WHAT YOU ARE ASKED TO DO: Spot each line that carries the word "frame"; copy those lines.

### DATA

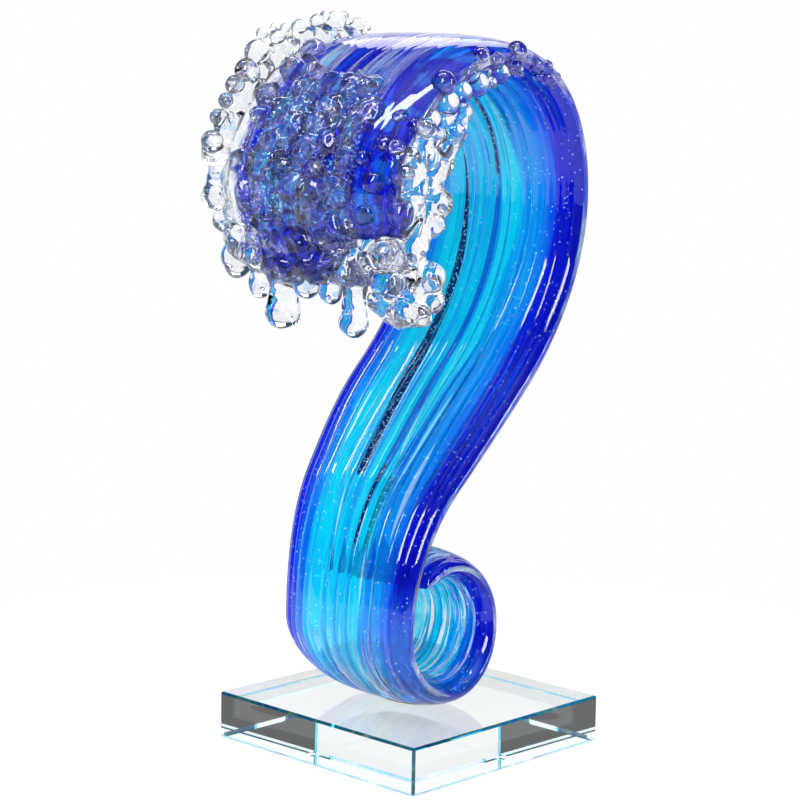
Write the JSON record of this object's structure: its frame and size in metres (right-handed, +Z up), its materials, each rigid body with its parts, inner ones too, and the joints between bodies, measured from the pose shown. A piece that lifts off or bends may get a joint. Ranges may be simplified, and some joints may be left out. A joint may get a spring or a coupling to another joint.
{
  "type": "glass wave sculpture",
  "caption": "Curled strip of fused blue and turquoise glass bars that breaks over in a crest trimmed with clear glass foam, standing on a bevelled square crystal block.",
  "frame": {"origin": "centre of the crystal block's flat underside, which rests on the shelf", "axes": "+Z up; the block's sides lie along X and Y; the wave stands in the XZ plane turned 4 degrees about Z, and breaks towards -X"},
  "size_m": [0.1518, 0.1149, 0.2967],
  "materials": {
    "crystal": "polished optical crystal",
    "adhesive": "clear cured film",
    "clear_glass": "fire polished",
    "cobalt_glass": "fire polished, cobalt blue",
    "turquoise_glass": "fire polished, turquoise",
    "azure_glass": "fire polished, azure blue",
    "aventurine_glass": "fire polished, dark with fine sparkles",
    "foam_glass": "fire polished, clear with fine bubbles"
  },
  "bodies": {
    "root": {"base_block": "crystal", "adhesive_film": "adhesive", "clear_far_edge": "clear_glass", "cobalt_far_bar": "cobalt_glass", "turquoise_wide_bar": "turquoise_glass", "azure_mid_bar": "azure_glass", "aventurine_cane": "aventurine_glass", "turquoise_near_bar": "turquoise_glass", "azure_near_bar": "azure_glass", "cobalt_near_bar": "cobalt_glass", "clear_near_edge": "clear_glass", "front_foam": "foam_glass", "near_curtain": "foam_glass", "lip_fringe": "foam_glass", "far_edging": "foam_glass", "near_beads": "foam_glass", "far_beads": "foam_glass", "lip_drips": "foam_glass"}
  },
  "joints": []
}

######

SOLUTION FOR THIS PROBLEM:
Write the JSON record of this object's structure: its frame and size in metres (right-handed, +Z up), its materials, each rigid body with its parts, inner ones too, and the joints between bodies, measured from the pose shown. A piece that lifts off or bends may get a joint. Ranges may be simplified, and some joints may be left out. A joint may get a spring or a coupling to another joint.
  "frame": {"origin": "centre of the crystal block's flat underside, which rests on the shelf", "axes": "+Z up; the block's sides lie along X and Y; the wave stands in the XZ plane turned 4 degrees about Z, and breaks towards -X"},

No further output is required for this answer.